- _Instructions to follow_: Give every line below again, exactly.

--- START OF Recorded data ---

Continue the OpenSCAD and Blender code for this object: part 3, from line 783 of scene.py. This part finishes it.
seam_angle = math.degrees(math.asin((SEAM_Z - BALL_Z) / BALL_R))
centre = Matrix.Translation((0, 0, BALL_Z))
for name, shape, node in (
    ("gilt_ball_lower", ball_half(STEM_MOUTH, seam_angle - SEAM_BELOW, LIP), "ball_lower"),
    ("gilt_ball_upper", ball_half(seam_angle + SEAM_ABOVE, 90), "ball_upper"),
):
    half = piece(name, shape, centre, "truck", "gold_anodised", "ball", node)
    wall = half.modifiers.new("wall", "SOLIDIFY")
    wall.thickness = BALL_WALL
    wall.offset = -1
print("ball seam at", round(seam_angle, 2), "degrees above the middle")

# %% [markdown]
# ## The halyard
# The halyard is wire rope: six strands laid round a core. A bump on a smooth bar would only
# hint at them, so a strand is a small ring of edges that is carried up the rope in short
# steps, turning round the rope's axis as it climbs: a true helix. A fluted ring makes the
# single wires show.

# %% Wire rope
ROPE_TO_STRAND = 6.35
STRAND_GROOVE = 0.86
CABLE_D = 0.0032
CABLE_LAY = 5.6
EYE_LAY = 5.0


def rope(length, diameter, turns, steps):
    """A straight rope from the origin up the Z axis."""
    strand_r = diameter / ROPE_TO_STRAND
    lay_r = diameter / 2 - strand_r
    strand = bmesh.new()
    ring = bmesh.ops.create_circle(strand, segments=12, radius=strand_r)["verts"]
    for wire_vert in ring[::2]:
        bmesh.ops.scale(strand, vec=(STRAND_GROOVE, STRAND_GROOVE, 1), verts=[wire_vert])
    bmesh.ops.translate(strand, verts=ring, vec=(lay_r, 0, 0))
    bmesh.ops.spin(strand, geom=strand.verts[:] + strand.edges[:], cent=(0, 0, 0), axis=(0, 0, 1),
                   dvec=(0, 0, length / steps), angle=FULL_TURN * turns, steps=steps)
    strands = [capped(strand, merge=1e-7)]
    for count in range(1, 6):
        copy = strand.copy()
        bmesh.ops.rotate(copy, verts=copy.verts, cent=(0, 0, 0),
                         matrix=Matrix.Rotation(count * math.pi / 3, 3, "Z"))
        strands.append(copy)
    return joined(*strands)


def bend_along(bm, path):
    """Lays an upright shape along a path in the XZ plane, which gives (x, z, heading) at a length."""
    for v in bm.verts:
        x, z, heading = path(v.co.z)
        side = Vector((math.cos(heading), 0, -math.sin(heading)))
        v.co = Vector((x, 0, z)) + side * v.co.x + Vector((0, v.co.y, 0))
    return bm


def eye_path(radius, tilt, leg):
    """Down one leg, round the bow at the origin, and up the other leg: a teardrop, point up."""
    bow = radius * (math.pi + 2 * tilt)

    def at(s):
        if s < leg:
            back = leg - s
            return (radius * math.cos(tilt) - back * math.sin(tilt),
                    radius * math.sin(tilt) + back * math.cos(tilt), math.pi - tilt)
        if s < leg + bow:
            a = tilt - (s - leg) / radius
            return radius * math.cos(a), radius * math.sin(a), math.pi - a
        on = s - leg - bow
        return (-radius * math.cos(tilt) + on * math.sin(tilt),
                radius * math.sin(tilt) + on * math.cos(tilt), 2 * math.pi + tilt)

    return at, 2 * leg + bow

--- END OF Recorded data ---

- _Correct answer_:
Continue the OpenSCAD and Blender code for this object: part 3, from line 783 of scene.py. This part finishes it.
seam_angle = math.degrees(math.asin((SEAM_Z - BALL_Z) / BALL_R))
centre = Matrix.Translation((0, 0, BALL_Z))
for name, shape, node in (
    ("gilt_ball_lower", ball_half(STEM_MOUTH, seam_angle - SEAM_BELOW, LIP), "ball_lower"),
    ("gilt_ball_upper", ball_half(seam_angle + SEAM_ABOVE, 90), "ball_upper"),
):
    half = piece(name, shape, centre, "truck", "gold_anodised", "ball", node)
    wall = half.modifiers.new("wall", "SOLIDIFY")
    wall.thickness = BALL_WALL
    wall.offset = -1
print("ball seam at", round(seam_angle, 2), "degrees above the middle")

# %% [markdown]
# ## The halyard
# The halyard is wire rope: six strands laid round a core. A bump on a smooth bar would only
# hint at them, so a strand is a small ring of edges that is carried up the rope in short
# steps, turning round the rope's axis as it climbs: a true helix. A fluted ring makes the
# single wires show.

# %% Wire rope
ROPE_TO_STRAND = 6.35
STRAND_GROOVE = 0.86
CABLE_D = 0.0032
CABLE_LAY = 5.6
EYE_LAY = 5.0


def rope(length, diameter, turns, steps):
    """A straight rope from the origin up the Z axis."""
    strand_r = diameter / ROPE_TO_STRAND
    lay_r = diameter / 2 - strand_r
    strand = bmesh.new()
    ring = bmesh.ops.create_circle(strand, segments=12, radius=strand_r)["verts"]
    for wire_vert in ring[::2]:
        bmesh.ops.scale(strand, vec=(STRAND_GROOVE, STRAND_GROOVE, 1), verts=[wire_vert])
    bmesh.ops.translate(strand, verts=ring, vec=(lay_r, 0, 0))
    bmesh.ops.spin(strand, geom=strand.verts[:] + strand.edges[:], cent=(0, 0, 0), axis=(0, 0, 1),
                   dvec=(0, 0, length / steps), angle=FULL_TURN * turns, steps=steps)
    strands = [capped(strand, merge=1e-7)]
    for count in range(1, 6):
        copy = strand.copy()
        bmesh.ops.rotate(copy, verts=copy.verts, cent=(0, 0, 0),
                         matrix=Matrix.Rotation(count * math.pi / 3, 3, "Z"))
        strands.append(copy)
    return joined(*strands)


def bend_along(bm, path):
    """Lays an upright shape along a path in the XZ plane, which gives (x, z, heading) at a length."""
    for v in bm.verts:
        x, z, heading = path(v.co.z)
        side = Vector((math.cos(heading), 0, -math.sin(heading)))
        v.co = Vector((x, 0, z)) + side * v.co.x + Vector((0, v.co.y, 0))
    return bm


def eye_path(radius, tilt, leg):
    """Down one leg, round the bow at the origin, and up the other leg: a teardrop, point up."""
    bow = radius * (math.pi + 2 * tilt)

    def at(s):
        if s < leg:
            back = leg - s
            return (radius * math.cos(tilt) - back * math.sin(tilt),
                    radius * math.sin(tilt) + back * math.cos(tilt), math.pi - tilt)
        if s < leg + bow:
            a = tilt - (s - leg) / radius
            return radius * math.cos(a), radius * math.sin(a), math.pi - a
        on = s - leg - bow
        return (-radius * math.cos(tilt) + on * math.sin(tilt),
                radius * math.sin(tilt) + on * math.cos(tilt), 2 * math.pi + tilt)

    return at, 2 * leg + bow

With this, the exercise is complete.